■ **DIRECTIONS FOR THIS TASK**:
Reproduce every entry in the listing without alteration.

■ **PROVIDED ENTRIES**:
(begin)

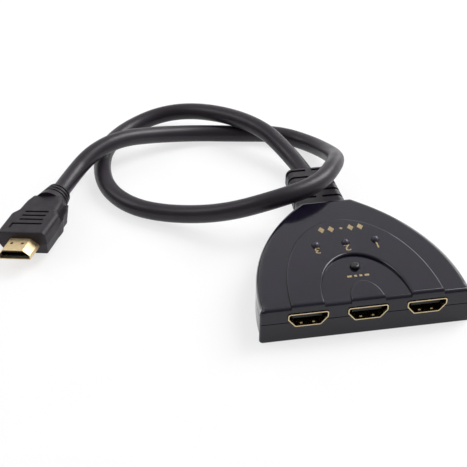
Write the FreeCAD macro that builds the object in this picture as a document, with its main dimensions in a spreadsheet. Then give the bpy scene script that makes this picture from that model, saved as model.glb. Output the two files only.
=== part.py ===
import FreeCAD
import Part
import Sketcher
import math
import os

# Compact HDMI switch box with a captive cable: two covers, a board with three
# receptacles, a select button over a push switch, three lamps and the cable
# with its plug. Millimetres. X is right, Y runs from the sockets to the cable,
# Z is up, and the origin is under the middle of the box and its strain relief.

doc = FreeCAD.newDocument("hdmi_splitter")
sheet = doc.addObject("Spreadsheet::Sheet", "Sizes")
Vector = FreeCAD.Vector

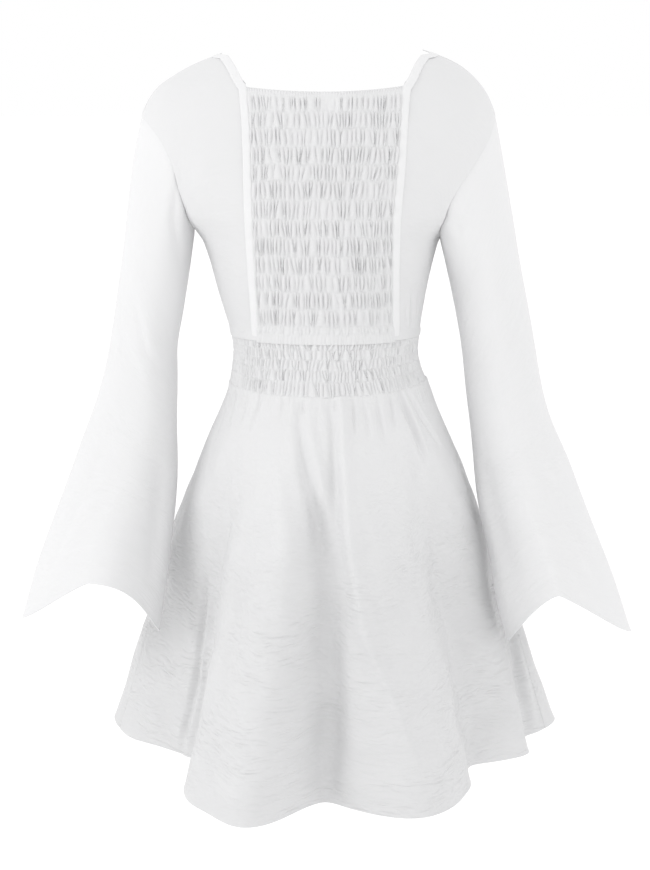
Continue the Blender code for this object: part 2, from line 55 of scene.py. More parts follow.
# %% [markdown]
# ## The form of the body
#
# A dress that hangs filled out follows the body inside it. One table gives the half widths and the depths
# of that form at a few heights, and a smooth curve runs through them. A turn goes round the form: 0 is
# the centre back, a quarter turn the right side, half a turn the centre front. A sculpted body with the
# cloth shrunk onto it was the other way, but a table can be read, and two pieces that share a seam get
# exactly the same points along it.

# %% Sizes of the body and skirt
BODY = (
    # height, half width on the left, on the right, depth at the back, at the front
    (0.006, 0.100, 0.100, 0.045, 0.044),
    (0.000, 0.116, 0.118, 0.050, 0.048),
    (-0.007, 0.135, 0.138, 0.056, 0.053),
    (-0.016, 0.157, 0.157, 0.062, 0.058),
    (-0.026, 0.176, 0.171, 0.068, 0.063),
    (-0.044, 0.202, 0.188, 0.077, 0.071),
    (-0.063, 0.215, 0.198, 0.084, 0.078),
    (-0.078, 0.221, 0.203, 0.088, 0.083),
    (-0.110, 0.224, 0.206, 0.096, 0.096),
    (-0.150, 0.213, 0.197, 0.103, 0.108),
    (-0.190, 0.182, 0.172, 0.105, 0.114),
    (-0.222, 0.151, 0.138, 0.103, 0.112),
    (-0.245, 0.142, 0.131, 0.100, 0.107),
    (-0.284, 0.131, 0.122, 0.092, 0.096),
    (-0.323, 0.120, 0.116, 0.087, 0.087),
    (-0.345, 0.114, 0.113, 0.086, 0.084),
    (-0.360, 0.113, 0.112, 0.089, 0.085),
    (-0.383, 0.115, 0.117, 0.100, 0.090),
    (-0.404, 0.119, 0.127, 0.112, 0.098),
    (-0.430, 0.129, 0.137, 0.126, 0.108),
    (-0.463, 0.144, 0.151, 0.141, 0.121),
    (-0.503, 0.159, 0.168, 0.155, 0.135),
    (-0.554, 0.177, 0.187, 0.170, 0.151),
    (-0.610, 0.195, 0.204, 0.183, 0.168),
    (-0.670, 0.209, 0.223, 0.195, 0.184),
    (-0.730, 0.228, 0.247, 0.204, 0.199),
    (-0.790, 0.245, 0.266, 0.211, 0.213),
    (-0.850, 0.263, 0.286, 0.217, 0.226),
    (-0.900, 0.275, 0.301, 0.221, 0.236),
)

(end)

■ **EXERCISE SOLUTION**:
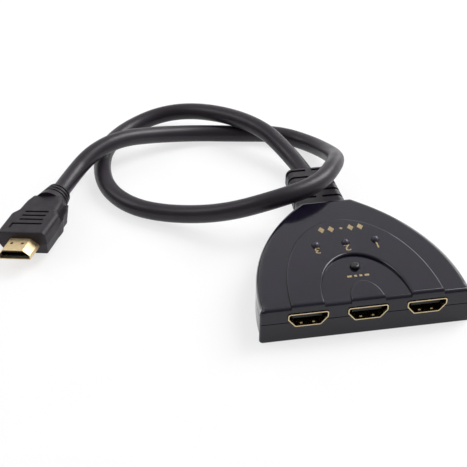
Write the FreeCAD macro that builds the object in this picture as a document, with its main dimensions in a spreadsheet. Then give the bpy scene script that makes this picture from that model, saved as model.glb. Output the two files only.
=== part.py ===
import FreeCAD
import Part
import Sketcher
import math
import os

# Compact HDMI switch box with a captive cable: two covers, a board with three
# receptacles, a select button over a push switch, three lamps and the cable
# with its plug. Millimetres. X is right, Y runs from the sockets to the cable,
# Z is up, and the origin is under the middle of the box and its strain relief.

doc = FreeCAD.newDocument("hdmi_splitter")
sheet = doc.addObject("Spreadsheet::Sheet", "Sizes")
Vector = FreeCAD.Vector

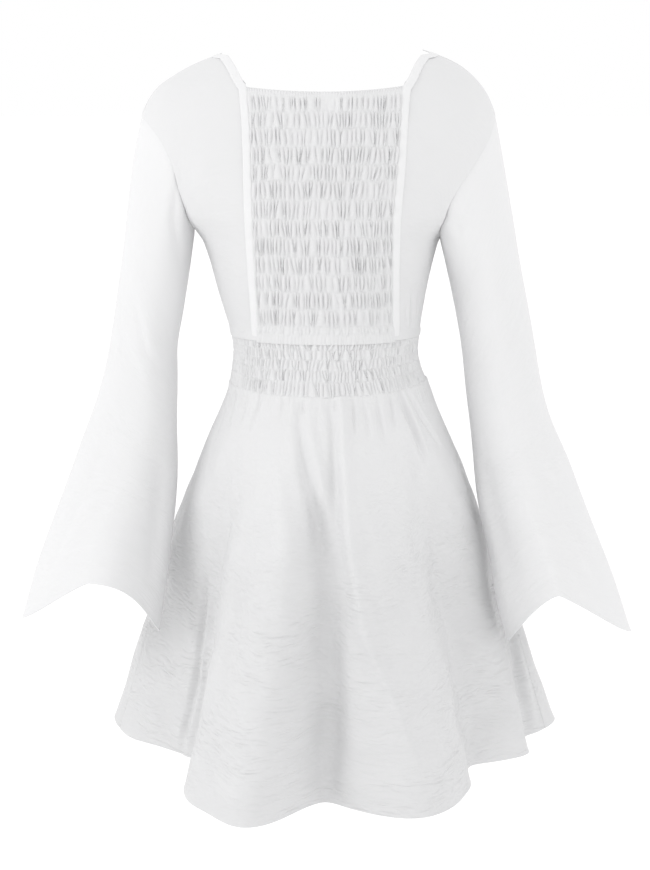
Continue the Blender code for this object: part 2, from line 55 of scene.py. More parts follow.
# %% [markdown]
# ## The form of the body
#
# A dress that hangs filled out follows the body inside it. One table gives the half widths and the depths
# of that form at a few heights, and a smooth curve runs through them. A turn goes round the form: 0 is
# the centre back, a quarter turn the right side, half a turn the centre front. A sculpted body with the
# cloth shrunk onto it was the other way, but a table can be read, and two pieces that share a seam get
# exactly the same points along it.

# %% Sizes of the body and skirt
BODY = (
    # height, half width on the left, on the right, depth at the back, at the front
    (0.006, 0.100, 0.100, 0.045, 0.044),
    (0.000, 0.116, 0.118, 0.050, 0.048),
    (-0.007, 0.135, 0.138, 0.056, 0.053),
    (-0.016, 0.157, 0.157, 0.062, 0.058),
    (-0.026, 0.176, 0.171, 0.068, 0.063),
    (-0.044, 0.202, 0.188, 0.077, 0.071),
    (-0.063, 0.215, 0.198, 0.084, 0.078),
    (-0.078, 0.221, 0.203, 0.088, 0.083),
    (-0.110, 0.224, 0.206, 0.096, 0.096),
    (-0.150, 0.213, 0.197, 0.103, 0.108),
    (-0.190, 0.182, 0.172, 0.105, 0.114),
    (-0.222, 0.151, 0.138, 0.103, 0.112),
    (-0.245, 0.142, 0.131, 0.100, 0.107),
    (-0.284, 0.131, 0.122, 0.092, 0.096),
    (-0.323, 0.120, 0.116, 0.087, 0.087),
    (-0.345, 0.114, 0.113, 0.086, 0.084),
    (-0.360, 0.113, 0.112, 0.089, 0.085),
    (-0.383, 0.115, 0.117, 0.100, 0.090),
    (-0.404, 0.119, 0.127, 0.112, 0.098),
    (-0.430, 0.129, 0.137, 0.126, 0.108),
    (-0.463, 0.144, 0.151, 0.141, 0.121),
    (-0.503, 0.159, 0.168, 0.155, 0.135),
    (-0.554, 0.177, 0.187, 0.170, 0.151),
    (-0.610, 0.195, 0.204, 0.183, 0.168),
    (-0.670, 0.209, 0.223, 0.195, 0.184),
    (-0.730, 0.228, 0.247, 0.204, 0.199),
    (-0.790, 0.245, 0.266, 0.211, 0.213),
    (-0.850, 0.263, 0.286, 0.217, 0.226),
    (-0.900, 0.275, 0.301, 0.221, 0.236),
)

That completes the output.